Josiah Schmidt: What advice would you give to libertarians reading this interview?

Isaac Morehouse: Take heart.  It’s too easy to see all the violations of liberty around us and feel things are always getting worse.  If you keep the big picture in mind and study some world history you will see that, in so many ways, freedom has advanced tremendously and there is no reason it cannot continue to do so.  Don’t follow the news too closely or you’ll be angry all the time, and angry people are rarely good advocates of the ideas they believe in.  Be optimistic and never stop learning about and fighting for freedom.  It’s worth it.

Josiah Schmidt: Anything else you’d like to say to our readers?

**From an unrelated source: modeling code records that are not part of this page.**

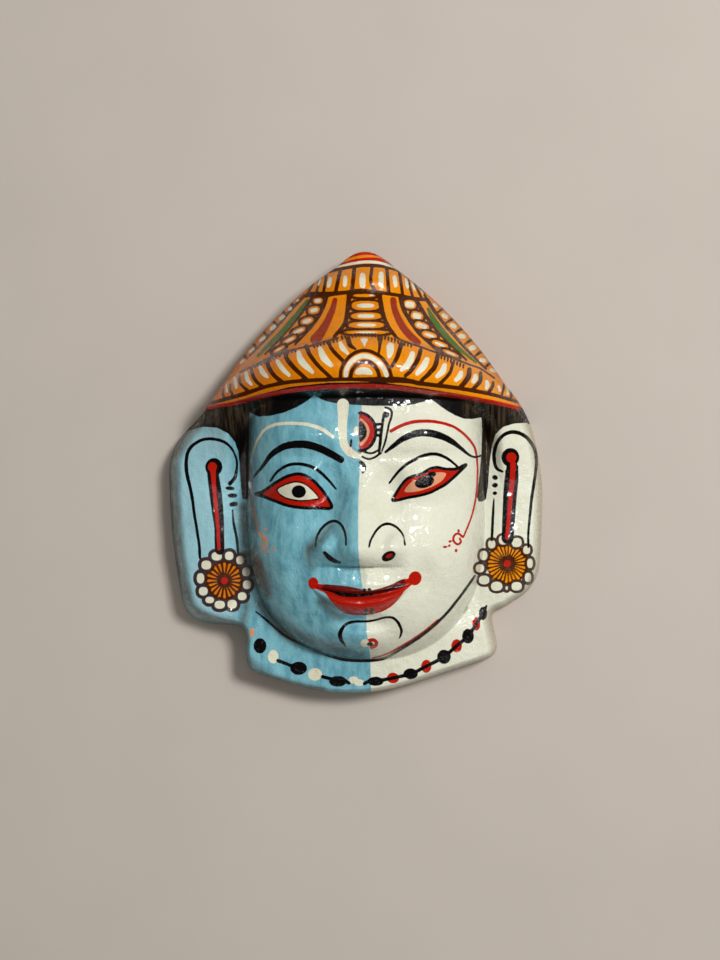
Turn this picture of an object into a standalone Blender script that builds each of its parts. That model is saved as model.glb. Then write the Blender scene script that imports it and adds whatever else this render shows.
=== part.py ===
"""A papier-mache deity mask: one hollow painted shell with a face, two ears, a neck and a tall hat.

The mask lies on its back on the flat edge of its rim, with its face up: +Z out of the face, +Y towards
the tip of the hat and +X to the right of someone who looks at the face. Lengths are in metres.
The front is a height over the XY plane, worked out from named sizes. The back follows it at the depth
of the wall. Places on the face are measured from the face's middle line.
"""

import bpy
import numpy as np
from mathutils import Vector
from mathutils.geometry import delaunay_2d_cdt

# Shell
WALL = 0.003
RIM_WIDTH = 0.0032
SKIRT_RUN = 0.0045
SKIRT_POWER = 2.3
HAT_SKIRT_RUN = 0.0028
HAT_SKIRT_LOW_Y = 0.0220
HAT_SKIRT_HIGH_Y = 0.0360
LEFT_EAR_SKIRT_RUN = 0.0100
LEFT_EAR_SKIRT_START_X = -0.0600
LEFT_EAR_SKIRT_END_X = -0.0800
LEFT_EAR_SKIRT_LOW_Y = 0.0100
LEFT_EAR_SKIRT_HIGH_Y = 0.0300
INNER_WALL_SLOPE = 7.0

# How far the corners of the mask reach before they are rounded: its tip, both ears and its neck
TIP_REACH_Y = 0.1056
RIGHT_REACH_X = 0.0785
LEFT_REACH_X = -0.0933
NECK_REACH_Y = -0.1051

# Outline of the rim, clockwise from the tip: X and Y of each corner, how far it is rounded along both
# of its edges, and how far the edge that follows bows outwards
HAT_TIP = (-0.0006, TIP_REACH_Y, 0.0190, 0.0034)
RIGHT_BRIM_END = (RIGHT_REACH_X - 0.0063, 0.0275, 0.0150, 0.0002)
RIGHT_EAR_SIDE = (RIGHT_REACH_X, -0.0040, 0.0090, 0.0002)
RIGHT_EAR_FOOT = (RIGHT_REACH_X - 0.0017, -0.0533, 0.0135, 0.0006)
RIGHT_NOTCH = (0.0548, -0.0640, 0.0040, 0.0000)
RIGHT_NECK_FOOT = (0.0590, NECK_REACH_Y + 0.0219, 0.0065, 0.0000)
NECK_FOOT = (-0.0066, NECK_REACH_Y, 0.0275, 0.0000)
LEFT_NECK_FOOT = (-0.0560, NECK_REACH_Y + 0.0143, 0.0065, 0.0000)
LEFT_NOTCH = (-0.0557, -0.0708, 0.0035, 0.0000)
LEFT_EAR_FOOT = (LEFT_REACH_X + 0.0083, -0.0690, 0.0130, 0.0012)
LEFT_EAR_TOP = (LEFT_REACH_X, 0.0090, 0.0140, 0.0000)
LEFT_BRIM_END = (LEFT_REACH_X + 0.0198, 0.0290, 0.0090, 0.0050)
OUTLINE = (
    HAT_TIP,
    RIGHT_BRIM_END,
    RIGHT_EAR_SIDE,
    RIGHT_EAR_FOOT,
    RIGHT_NOTCH,
    RIGHT_NECK_FOOT,
    NECK_FOOT,
    LEFT_NECK_FOOT,
    LEFT_NOTCH,
    LEFT_EAR_FOOT,
    LEFT_EAR_TOP,
    LEFT_BRIM_END,
)
OUTLINE_EVENING = 0.0022
ROUGH_OUTLINE_COUNT = 2400
CORNER_COUNT = 12
EDGE_COUNT = 60

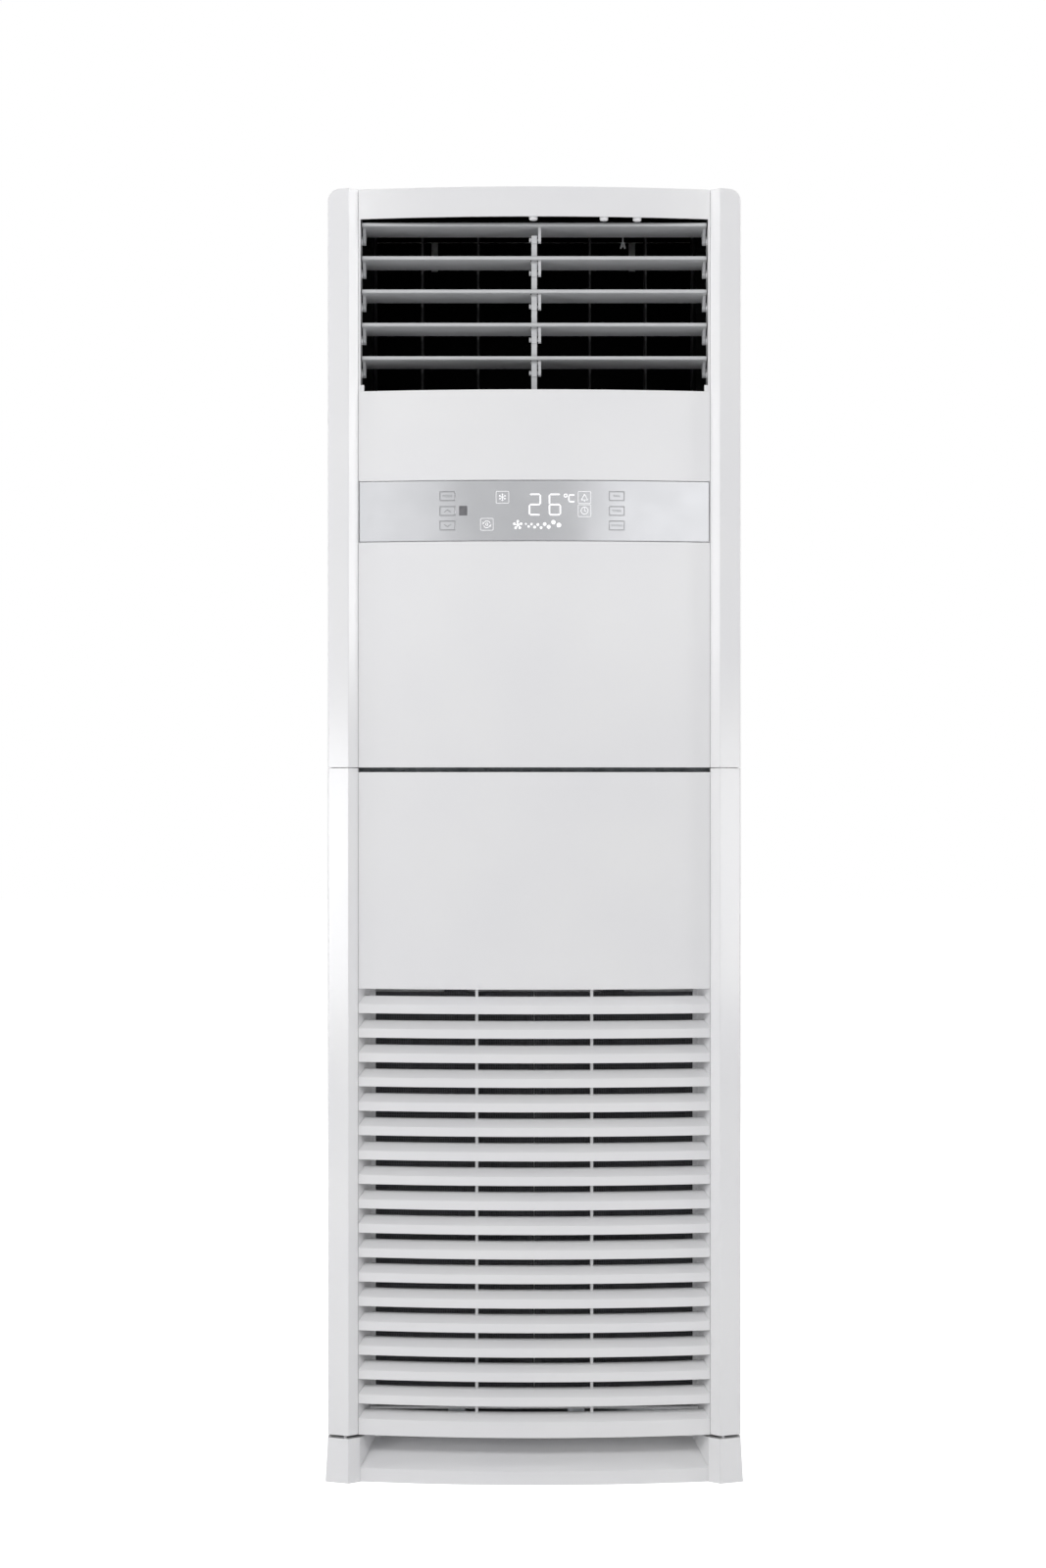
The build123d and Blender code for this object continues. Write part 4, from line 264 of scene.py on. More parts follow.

Isaac Morehouse: Sometimes it helps to remember that really, liberty is all around us.  We often feel that it would require such a radical change in our everyday existence if government were not so invasive.  While I do not want to downplay the destructive effects of government meddling, it is instructive to stop and think about what really makes the world tick.  Why don’t people run through the shopping mall naked?  I’ll give you a hint: it is not because they are afraid of indecent exposure laws.  That may play some very small part, but it is primarily because they would be embarrassed.  They are afraid of the social consequences.  This is just one example of how society remains orderly without the use of force; without government mandates and rules and regulations.  In fact, nearly all of the order, cooperation and coordination we see around us is not the result of government edicts, but of the forces of spontaneous order that emerge in a voluntary society.  In many ways, government is less important than even libertarians think.  The message we need to send to our big-government friends is not that government is so bad (even though it often is), but that society voluntarily produces so much good that we don’t need to use the blunt instrument of government.

Josiah Schmidt: Very insightful thoughts.  Thanks again for taking the time out of your schedule to answer some of our questions.